#### Set task:
Every line of the material below must be repeated exactly.
%%
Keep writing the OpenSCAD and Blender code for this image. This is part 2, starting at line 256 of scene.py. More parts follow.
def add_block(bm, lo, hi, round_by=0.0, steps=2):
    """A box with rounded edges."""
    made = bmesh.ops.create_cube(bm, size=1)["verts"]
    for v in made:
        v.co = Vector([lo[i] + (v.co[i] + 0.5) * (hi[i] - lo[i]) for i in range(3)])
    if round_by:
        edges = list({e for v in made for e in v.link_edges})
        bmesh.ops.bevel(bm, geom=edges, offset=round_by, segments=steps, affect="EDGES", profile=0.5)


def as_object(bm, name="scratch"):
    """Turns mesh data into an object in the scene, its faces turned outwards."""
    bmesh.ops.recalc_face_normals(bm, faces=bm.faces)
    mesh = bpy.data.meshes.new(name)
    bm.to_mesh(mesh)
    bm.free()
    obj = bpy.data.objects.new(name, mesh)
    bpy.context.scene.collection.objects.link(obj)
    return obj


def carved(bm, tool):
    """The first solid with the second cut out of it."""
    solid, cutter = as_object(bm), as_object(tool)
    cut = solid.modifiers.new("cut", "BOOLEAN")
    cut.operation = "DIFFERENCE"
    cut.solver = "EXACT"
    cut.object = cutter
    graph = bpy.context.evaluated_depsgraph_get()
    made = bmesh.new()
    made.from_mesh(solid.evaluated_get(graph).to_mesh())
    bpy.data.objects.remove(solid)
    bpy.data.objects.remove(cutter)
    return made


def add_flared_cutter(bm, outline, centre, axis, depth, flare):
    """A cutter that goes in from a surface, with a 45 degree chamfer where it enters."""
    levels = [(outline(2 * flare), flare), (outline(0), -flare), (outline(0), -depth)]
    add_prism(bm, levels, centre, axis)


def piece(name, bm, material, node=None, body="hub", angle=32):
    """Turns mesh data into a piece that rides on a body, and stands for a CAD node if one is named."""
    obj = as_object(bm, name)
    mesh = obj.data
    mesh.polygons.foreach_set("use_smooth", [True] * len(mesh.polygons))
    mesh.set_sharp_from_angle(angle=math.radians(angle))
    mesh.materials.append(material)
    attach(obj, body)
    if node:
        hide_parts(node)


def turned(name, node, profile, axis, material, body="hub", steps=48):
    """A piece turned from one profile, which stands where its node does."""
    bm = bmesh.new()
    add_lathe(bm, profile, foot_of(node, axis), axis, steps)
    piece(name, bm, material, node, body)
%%
#### Task answer:
Keep writing the OpenSCAD and Blender code for this image. This is part 2, starting at line 256 of scene.py. More parts follow.
def add_block(bm, lo, hi, round_by=0.0, steps=2):
    """A box with rounded edges."""
    made = bmesh.ops.create_cube(bm, size=1)["verts"]
    for v in made:
        v.co = Vector([lo[i] + (v.co[i] + 0.5) * (hi[i] - lo[i]) for i in range(3)])
    if round_by:
        edges = list({e for v in made for e in v.link_edges})
        bmesh.ops.bevel(bm, geom=edges, offset=round_by, segments=steps, affect="EDGES", profile=0.5)


def as_object(bm, name="scratch"):
    """Turns mesh data into an object in the scene, its faces turned outwards."""
    bmesh.ops.recalc_face_normals(bm, faces=bm.faces)
    mesh = bpy.data.meshes.new(name)
    bm.to_mesh(mesh)
    bm.free()
    obj = bpy.data.objects.new(name, mesh)
    bpy.context.scene.collection.objects.link(obj)
    return obj


def carved(bm, tool):
    """The first solid with the second cut out of it."""
    solid, cutter = as_object(bm), as_object(tool)
    cut = solid.modifiers.new("cut", "BOOLEAN")
    cut.operation = "DIFFERENCE"
    cut.solver = "EXACT"
    cut.object = cutter
    graph = bpy.context.evaluated_depsgraph_get()
    made = bmesh.new()
    made.from_mesh(solid.evaluated_get(graph).to_mesh())
    bpy.data.objects.remove(solid)
    bpy.data.objects.remove(cutter)
    return made


def add_flared_cutter(bm, outline, centre, axis, depth, flare):
    """A cutter that goes in from a surface, with a 45 degree chamfer where it enters."""
    levels = [(outline(2 * flare), flare), (outline(0), -flare), (outline(0), -depth)]
    add_prism(bm, levels, centre, axis)


def piece(name, bm, material, node=None, body="hub", angle=32):
    """Turns mesh data into a piece that rides on a body, and stands for a CAD node if one is named."""
    obj = as_object(bm, name)
    mesh = obj.data
    mesh.polygons.foreach_set("use_smooth", [True] * len(mesh.polygons))
    mesh.set_sharp_from_angle(angle=math.radians(angle))
    mesh.materials.append(material)
    attach(obj, body)
    if node:
        hide_parts(node)


def turned(name, node, profile, axis, material, body="hub", steps=48):
    """A piece turned from one profile, which stands where its node does."""
    bm = bmesh.new()
    add_lathe(bm, profile, foot_of(node, axis), axis, steps)
    piece(name, bm, material, node, body)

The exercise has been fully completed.